Same in beer: I once reviewed a new Stout from Ninkasi Brewing (below) and gave it 95 points. That same day, I got a message from one of the anonymous “experts” on BeerAdvocate.com, saying, “Are you kidding with this review for that Stout? We already discussed that beer here and decided that it’s just average!” That sort of groupthink is incredibly insidious and the “group” can be anything more than one person. I replied, as I always do, that my job is to write about what I think of these beverages, not to parrot the collective opinion. It ALL, every bit of this, comes back to individual tastes, preferences, likes vs. dislikes and literally no two people are the same. We all know this, intellectually, but we all forget it very easily.
If you never believe anything else written in this blog, believe this: There is absolutely NO correlation between the price of a bottle of wine and its quality. That is where QPR enters in. We are ALL searching for QPR ad its effect on price tags, whether we know the term or not. I have never net a single person who did not grin conspiratorially and lean in and say, “Ya like this wine? I got it for sixteen bucks at ___________ and everybody thinks I paid fifty dollars for it!” We are all ticked to death when we actually get maximum satisfaction for minimal outlay. And I can make that same statement in complete confidence about beer and booze, too. There is also no such thing as a universal “Best”, no matter how fervently your (allegedly) beer-savvy buddy may be. Unless you taste EVERY beer of the same style, made everywhere, you don’t know what “Best” is. You only have an opinion – yours. And you pour that little steal of a wine or beer that you discovered for the next person and they may very well shrug and say, “Eh, it’s okay.” Most of us know how that feels, too.
Tastes. Preferences. Choices. QPR. “One man’s trash…” And usually I just nod and smile and say, “Good Get!” but for those who want to insist that their fave is the zenith of the winemaker’s, distiller’s, brewer’s art…I often want to roll up a handy magazine and swat them right across the top of their pointy heads. Hard enough to hurt…

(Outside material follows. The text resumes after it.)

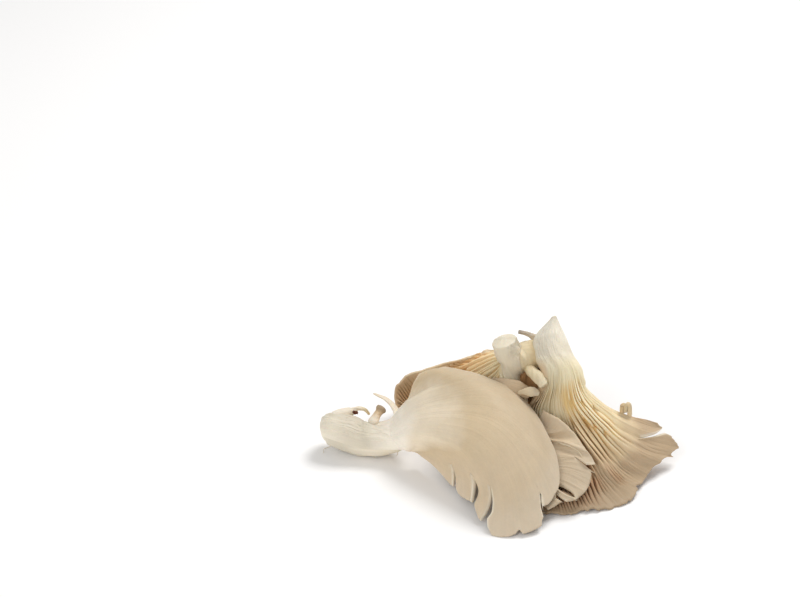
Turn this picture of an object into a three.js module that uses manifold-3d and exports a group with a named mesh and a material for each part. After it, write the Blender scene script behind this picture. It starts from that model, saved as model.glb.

I’m sorry to break this to you but there are no shortcuts. If you want to find that perfect drink for you, you’re just gonna have to taste a lot of different bottles until you find the one that rings all your bells. Guys and gals who do what I do can help with that, by pointing you in useful directions. But unless you Trust Yourself, you’re always going to be a little disappointed with wine, your beer, that special whiskey, and never really understand why.